Creating molecules using JSME and Jmol. Another simple strategy to create 3D molecular models of simple molecules operates in two steps. (One can for example follow the following tutorial.)

  • First, the JSME editor can be used to design the topology of the molecule. A 3D model can then be exported in MOL file format (mouse right click).

  • Second, the model can be copy-pasted and then edited into a 3D molecular viewer / editor such as Jmol. Within jmol, hydrogen atoms can be added and the structure minimized, and finally exported into the MOL format.

    Note also that the File > Get Mol functionality of jmol allows one to pull molecules, as retrieved by the PubChem structure search engine or as resolved by the NCI/NIH chemical structure resolver. As an example, one may download aspirine or caffeine !

Post-processing and Analysis of Results

Most of the programs from the Applications produce XML files for standard software. This section shows how to process these files:

The XML output files of the SBL programs can be parsed easily using the package PALSE, which provides python functions to load XML files having the same hierarchy of tags, collect selected data with the possibility to use some graphical and/or statistical tools (2D plots, histograms, etc...). Using PALSE reduces a possibly long python script for analyzing the results to few lines.

For a detailed description of the package and a presentation of the main functionalities, the reader is referred to the user manual of PALSE.

Getting the common hierarchy of elements in a dataset of XML files

The output XML files of the SBL programs may have complicated hierarchies, and / or large numbers of tags. For example, the program $ \text{\vorlumeEP} $ outputs an XML file listing the volumei n a per-atom base: for a molecule with thousands of atoms, each atom being annotated with tens of properties, the output XML file will be heavy to read.

PALSE offers a simple utility for summing up the common hierarchy of a dataset of XML files. More precisely, given a dataset of XML files, PALSE will load all the XML files, compute for each XML file a tree representing its hierarchy, and compute the largest common subtree of all constructed trees. Two methods allow to access to this common hierarchy in two different ways:

  • PALSE::PALSE_xml_DB::get_common_hierarchy_as_xml : this method will return a string that represents the common hierarchy as an XML file,
  • PALSE::PALSE_xml_DB::get_common_hierarchy_as_list : this method will return a string that lists all the possible paths from the root tag in the common hierarchy, with one path per line.

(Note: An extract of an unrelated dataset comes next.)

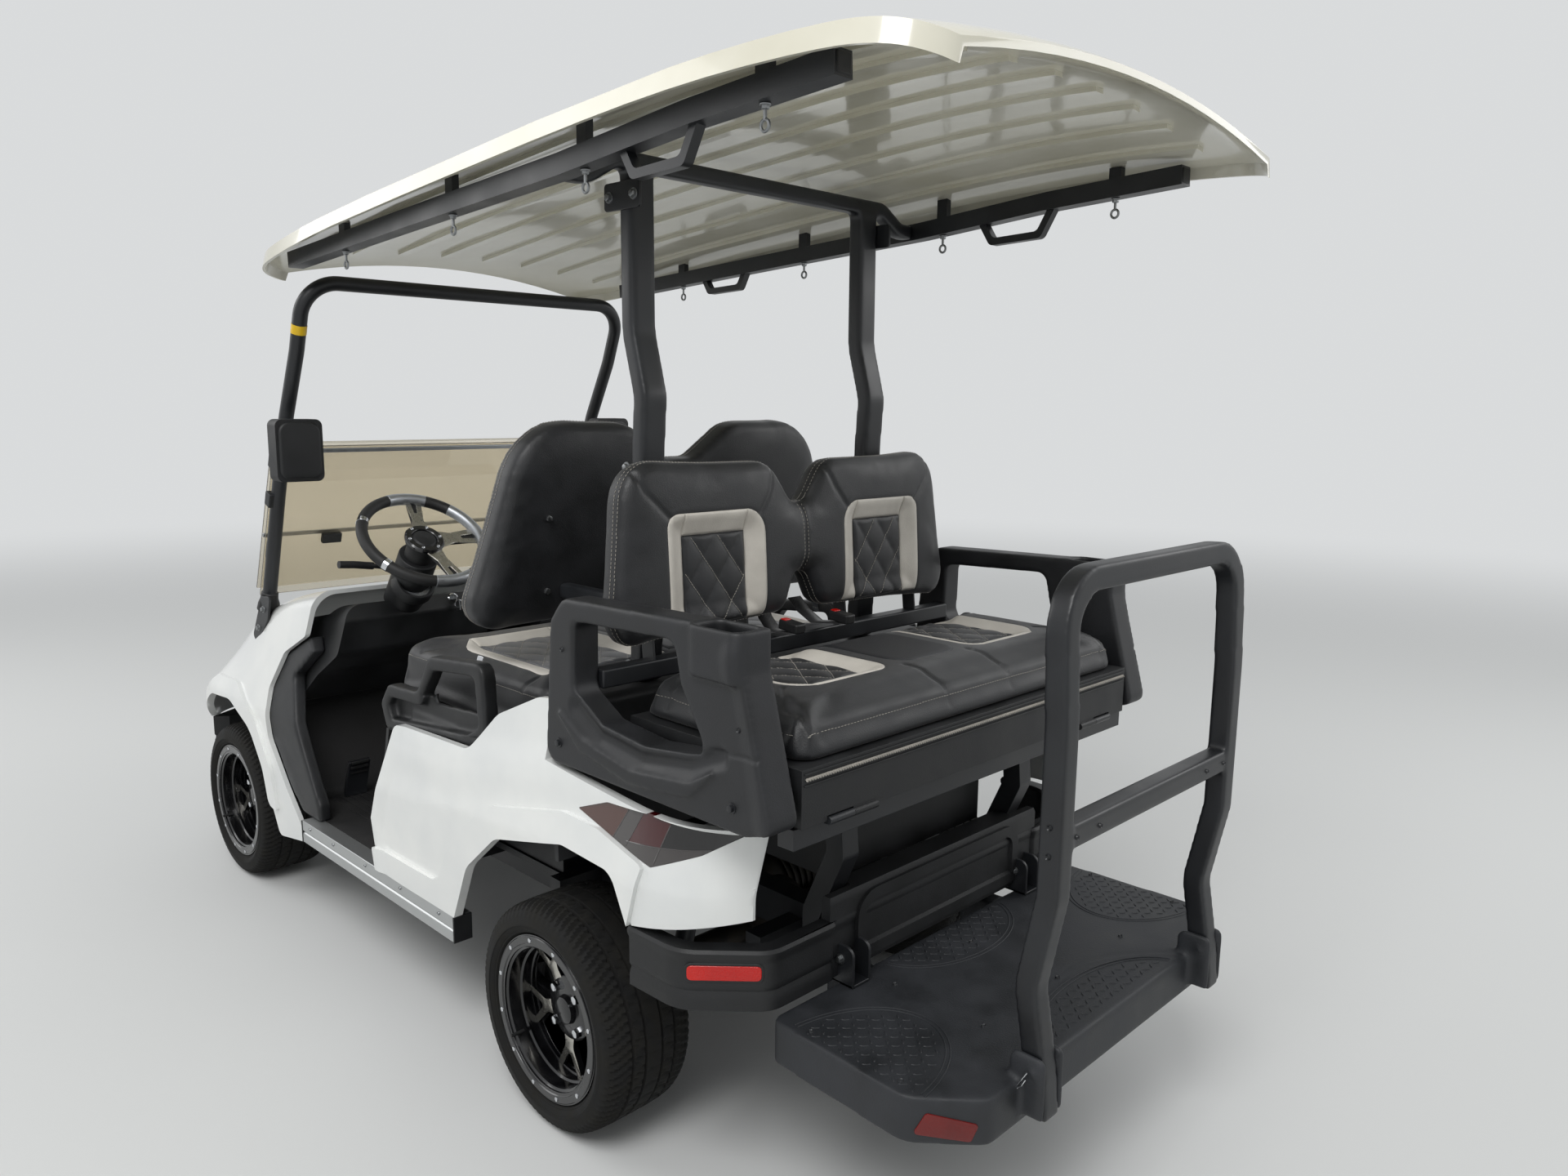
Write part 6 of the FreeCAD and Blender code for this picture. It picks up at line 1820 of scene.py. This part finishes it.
def makeMirrorParts():
    back, front = mirror["back"], mirror["front"]
    y0, y1, z0, z1 = mirror["shell"]
    x = back + 0.004
    shell = plateShape([(x, y0, z0), (x, y1, z0), (x, y1, z1), (x, y0, z1)], mirror["shellRadii"],
                       (-0.010, 0, 0))
    softenRims(shell, (1, 0, 0), 0.008, 4, lambda e: max(v.co.x for v in e.verts) < back)
    newPiece("mirror_backs", twinned(shell), "mirrors", "blackMoulding")
    y0, y1, z0, z1 = mirror["rim"]
    x = front - 0.001
    rim = plateShape([(x, y0, z0), (x, y1, z0), (x, y1, z1), (x, y0, z1)], [0.02] * 4, (0.005, 0, 0))
    face = max(rim.faces, key=lambda f: f.calc_center_median().x)
    bmesh.ops.inset_region(rim, faces=[face], thickness=0.005)
    bmesh.ops.translate(rim, verts=list(face.verts), vec=(-0.003, 0, 0))
    face.material_index = 1
    newPiece("mirror_rims", twinned(rim), "mirrors", ["blackMoulding", "mirrorGlass"], crisp=0.0008)
    ball = bmesh.new()
    bmesh.ops.create_uvsphere(ball, u_segments=24, v_segments=14, radius=mirror["ball"],
                              matrix=Matrix.Translation((front - 0.006, *mirror["joint"])))
    newPiece("mirror_joints", twinned(ball), "mirrors", "gripRubber")


makeWindshieldParts()
makeHoopParts()
makeMirrorParts()

roof = {
    "rail": [(-0.663, 1.891), (-0.350, 1.874), (0.000, 1.843), (0.590, 1.808), (1.190, 1.770)],
    "railY": 0.518, "tube": 0.038, "stays": [-0.510, -0.060, 0.400, 0.900], "post": (0.034, 0.333, 0.030),
}


def railTop(x):
    for (x0, z0), (x1, z1) in zip(roof["rail"], roof["rail"][1:]):
        if x0 <= x <= x1:
            return z0 + (z1 - z0) * (x - x0) / (x1 - x0)


def makeRoofParts():
    eyes = []
    for x in roof["stays"]:
        z = railTop(x) - roof["tube"] / 2
        for side in (1, -1):
            place = Vector((rearAxle + x, side * roof["railY"], z - 0.001))
            bm = bmesh.new()
            washer(bm, place, (0, 0, -1), 0.018)
            hexHead(bm, place - Vector((0, 0, 0.0018)), (0, 0, -1), 0.014, 0.006)
            bmesh.ops.create_cone(bm, cap_ends=True, segments=12, radius1=0.003, radius2=0.003, depth=0.016,
                                  matrix=aimed(place - Vector((0, 0, 0.014)), (0, 0, -1)))
            eyes.append(bm)
            ring = arcSleeve(0.0085, 0.0026, 0, 359.9, 8, 15)
            ring.transform(Matrix.Translation(place - Vector((0, 0, 0.030)))
                           @ Matrix.Rotation(math.pi / 2, 4, "X"))
            eyes.append(ring)
    newPiece("roof_eye_bolts", gathered(eyes), "roof_rails", "zincScrew")
    ends = bmesh.new()
    half = roof["tube"] / 2
    for x, way in ((roof["rail"][0][0], -1), (roof["rail"][-1][0], 1)):
        z = railTop(x)
        low, high = sorted((rearAxle + x - way * 0.004, rearAxle + x + way * 0.0025))
        addBox(ends, (low, roof["railY"] - half + 0.004, z - half + 0.004),
               (high, roof["railY"] + half - 0.004, z + half - 0.004))
    newPiece("roof_rail_plugs", twinned(ends), "roof_rails", "gripRubber", crisp=0.002)
    x, y, wide = roof["post"]
    plates = [sidePlate([(x - 0.055, 1.790), (x + 0.055, 1.790), (x + 0.055, 1.842), (x - 0.055, 1.842)],
                        y + wide, y + wide + 0.006, [0.008] * 4)]
    newPiece("post_head_plates", twinned(gathered(plates)), "roof_posts", "powderCoat",
             crisp=0.001)
    rows = [("hex", (x + dx, y + wide + 0.006, 1.815), (0, 1, 0), 0.013) for dx in (-0.038, 0.038)]
    rows += [("hex", (x, y + wide, z), (0, 1, 0), 0.013) for z in (1.300, 0.900)]
    rows += [("screw", (dx, 0.5285, z), (0, 1, 0), 0.010) for dx, z in ((-0.350, 1.868), (-0.185, 1.856))]
    fixings("post_bolts", rows, "roof_posts")


makeRoofParts()
print("windshield and roof parts made")

# Floor, backdrop and lamps

stage = {
    "backdrop": "#f0f2f3", "seen": 0.80, "sky": 0.52,
    # name, place, aim, size, watts
    "lamps": [("keyLight", (-2.4, 3.4, 5.0), (-0.3, 0, 0.7), 2.6, 175),
              ("fillLight", (4.5, 3.0, 3.4), (0.2, 0, 0.8), 3.5, 80),
              ("rearLight", (-3.5, -4.0, 3.6), (0, 0, 0.8), 3.0, 70)],
}


# One where a ray comes from the camera, a mirror or glass, so that they all see the backdrop
def seenRays(tree):
    rays = addNode(tree, "LightPath")
    some = addNode(tree, "Math", {0: rays.outputs["Is Camera Ray"], 1: rays.outputs["Is Glossy Ray"]},
                   operation="MAXIMUM")
    return addNode(tree, "Math", {0: some.outputs["Value"], 1: rays.outputs["Is Transmission Ray"]},
                   operation="MAXIMUM").outputs["Value"]


def makeStage():
    bm = bmesh.new()
    bmesh.ops.create_grid(bm, x_segments=1, y_segments=1, size=30)
    mesh = bpy.data.meshes.new("floor")
    bm.to_mesh(mesh)
    bm.free()
    floor = placed("floor", mesh)
    tree, shader, place = startFinish("paleFloor", "#dcdddc", 0.75)
    mesh.materials.append(finishes["paleFloor"])
    away = addNode(tree, "VectorMath", {0: place}, operation="LENGTH")
    far = addNode(tree, "MapRange", {"Value": away.outputs["Value"], "From Min": 3.5, "From Max": 12.0},
                  interpolation_type="SMOOTHSTEP")
    fade = addNode(tree, "Math", {0: far.outputs["Result"], 1: seenRays(tree)}, operation="MULTIPLY")
    glow = addNode(tree, "Emission", {"Color": hexColour(stage["backdrop"]), "Strength": stage["seen"]})
    both = addNode(tree, "MixShader", {"Fac": fade.outputs["Value"]})
    tree.links.new(shader.outputs["BSDF"], both.inputs[1])
    tree.links.new(glow.outputs["Emission"], both.inputs[2])
    tree.links.new(both.outputs["Shader"], tree.nodes["Material Output"].inputs["Surface"])
    scene = bpy.context.scene
    scene.view_settings.view_transform = "Standard"
    world = bpy.data.worlds.new("studio")
    scene.world = world
    world.use_nodes = True
    backdrop = world.node_tree.nodes["Background"]
    backdrop.inputs["Color"].default_value = hexColour(stage["backdrop"])
    span = addNode(world.node_tree, "MapRange", {"Value": seenRays(world.node_tree), "To Min": stage["sky"],
                                                 "To Max": stage["seen"]})
    world.node_tree.links.new(span.outputs["Result"], backdrop.inputs["Strength"])
    for name, place, aim, wide, watts in stage["lamps"]:
        data = bpy.data.lights.new(name, "AREA")
        data.energy = watts
        data.size = wide
        lamp = placed(name, data)
        lamp.location = place
        lamp.rotation_mode = "QUATERNION"
        lamp.rotation_quaternion = (Vector(aim) - Vector(place)).to_track_quat("-Z", "Y")


makeCamera()
makeStage()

Hence, visualizing the common hierarchy is simply done by printing the output of one of these methods.

Analyzing a dataset of XML files

Once the hierarchy is obtained, one wants to analyze the dataset of XML files: PALSE offers a simple methodology in three steps:

  • loading the dataset of XML files using the method PALSE::PALSE_xml_DB::load_from_directory ,
  • finding the information in the common hierarchy using all the accessors provided by the class PALSE::PALSE_xml_DB ,
  • analyzing the information using statistics and graph tools provided by the class PALSE::PALSE_statistic_handle .


Most of the programs from the Applications produce visualization files for standard software. In the following, we comment on various visualization facilities:

Molecular Visualization Softwares


The visualization softwares are used to visualize various output results, be they collections of atoms extracted from PDB files, or geometric constructions related to the particular problem being solved (molecular interfaces, binding patches, coarse-grain approximations, etc). When a calculation generates an output to be visualized, an option containing the keyword viewer is available. Such an option can be set to none (no output), vmd (VMD) or pymol (PyMOL). Since visualization files may be heavy, those options are set to none by default. If set for one of the aforementioned systems, a visualization file of the corresponding format will be produced when reporting the results.

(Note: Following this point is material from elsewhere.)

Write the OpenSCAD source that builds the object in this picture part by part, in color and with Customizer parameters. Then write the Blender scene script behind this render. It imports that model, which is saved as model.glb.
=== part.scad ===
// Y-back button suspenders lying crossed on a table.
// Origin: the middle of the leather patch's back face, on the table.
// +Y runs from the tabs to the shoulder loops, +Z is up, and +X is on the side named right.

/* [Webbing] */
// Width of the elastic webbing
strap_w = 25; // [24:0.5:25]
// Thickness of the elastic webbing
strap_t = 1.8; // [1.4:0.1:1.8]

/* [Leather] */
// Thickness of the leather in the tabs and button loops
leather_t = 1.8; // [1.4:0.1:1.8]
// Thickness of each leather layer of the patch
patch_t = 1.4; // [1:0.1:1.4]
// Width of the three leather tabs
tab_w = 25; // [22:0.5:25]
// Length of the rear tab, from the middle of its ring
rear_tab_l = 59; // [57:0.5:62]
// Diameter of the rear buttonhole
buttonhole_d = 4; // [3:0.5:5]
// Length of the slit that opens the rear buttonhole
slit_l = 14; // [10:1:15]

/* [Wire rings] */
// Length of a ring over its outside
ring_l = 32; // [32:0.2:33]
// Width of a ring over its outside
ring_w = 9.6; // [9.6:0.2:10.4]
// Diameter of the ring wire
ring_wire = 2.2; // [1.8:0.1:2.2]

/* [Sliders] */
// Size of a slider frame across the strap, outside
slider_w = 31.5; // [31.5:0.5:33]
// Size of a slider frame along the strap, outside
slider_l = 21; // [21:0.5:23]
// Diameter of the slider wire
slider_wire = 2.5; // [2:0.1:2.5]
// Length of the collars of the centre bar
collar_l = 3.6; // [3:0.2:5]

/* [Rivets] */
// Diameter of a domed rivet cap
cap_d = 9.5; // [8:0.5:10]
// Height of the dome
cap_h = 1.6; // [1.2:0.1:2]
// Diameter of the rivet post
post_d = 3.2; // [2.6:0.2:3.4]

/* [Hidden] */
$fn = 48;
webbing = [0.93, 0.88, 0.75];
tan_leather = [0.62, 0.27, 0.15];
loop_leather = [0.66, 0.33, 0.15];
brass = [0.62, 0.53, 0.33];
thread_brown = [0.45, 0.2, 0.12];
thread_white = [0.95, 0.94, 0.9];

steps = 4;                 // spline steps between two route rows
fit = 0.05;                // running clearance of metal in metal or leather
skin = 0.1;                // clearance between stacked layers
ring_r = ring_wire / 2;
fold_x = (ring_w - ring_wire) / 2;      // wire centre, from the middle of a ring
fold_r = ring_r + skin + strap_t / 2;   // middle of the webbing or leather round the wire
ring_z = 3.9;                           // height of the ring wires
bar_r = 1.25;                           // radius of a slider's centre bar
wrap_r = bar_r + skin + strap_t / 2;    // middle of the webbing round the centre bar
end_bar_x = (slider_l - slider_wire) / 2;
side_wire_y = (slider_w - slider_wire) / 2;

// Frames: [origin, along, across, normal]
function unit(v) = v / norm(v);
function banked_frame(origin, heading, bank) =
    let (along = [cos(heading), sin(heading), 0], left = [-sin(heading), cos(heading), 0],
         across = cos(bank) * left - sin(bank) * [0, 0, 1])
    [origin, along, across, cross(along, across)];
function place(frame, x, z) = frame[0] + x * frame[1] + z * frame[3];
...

When visualizing the results using a visualization software, two kind of objects fundamentally different may be seen:

  • the selection of atoms of the input molecule(s), requiring a preloaded molecule in the visualization software from which the selection is performed,
  • the geometric objects created during the run of the program, requiring that the visualization software creates new objects rather than selecting existing ones. As a simple example, one may consider the Voronoi interface in a complex, which consists in polygons separating the partners (see the application Space_filling_model_interface).

While the selections are dynamical (once it is loaded, a user can modify the selection), the geometric objects are static (once it is loaded, the geometric objects cannot be modified).

VMD (Visual Molecular Dynamics)

VMD is a molecular visualization program for displaying molecules using 3-D graphics. In addition to the visualization files in VMD format, the SBL library also provides a number of plugins for VMD that can be automatically installed as specified in section Installing VMD plugins . Two important plugins are:

  • Fast Load : a plugin to load visualization state files faster than with the default load option. This is mandatory for the VMD files created by programs of the SBL, which typically contains detailed geometric descriptors.
  • Atomic Group Radii : a plugin to modify the radii of the atoms of the current VMD molecule. To see why, recall that SBL library use specific radii for the atoms, in particular so-called group radii. If no particular group radii is specified, the default one used in the SBL is used, that may be different from the one used in VMD (see Atomic Radii and Group Radii for more details on the group radii in the SBL). It is also possible to add a constant value to all radii, e.g 1.4 $ \AA $ for the SAS model.

PyMOL (Python Based Molecular Visualization System)

The program PyMOL is a molecular visualization system on an open-source foundation. See PyMOL user manuals for more details. The visualization files for PyMOL are python scripts that can be run directly from PyMOL .

Graphviz (Graph visualization)

Graphviz is a graph visualization software especially useful to plot various types of diagrams . Input files follow the dot file format, and different programs allow to generate pictures of the graphs such as dot (for a hierarchical embedding), circo (for a circular embedding), etc... The dot file format is used in our Applications when an output is a graph, or for visualizing the workflow of an application.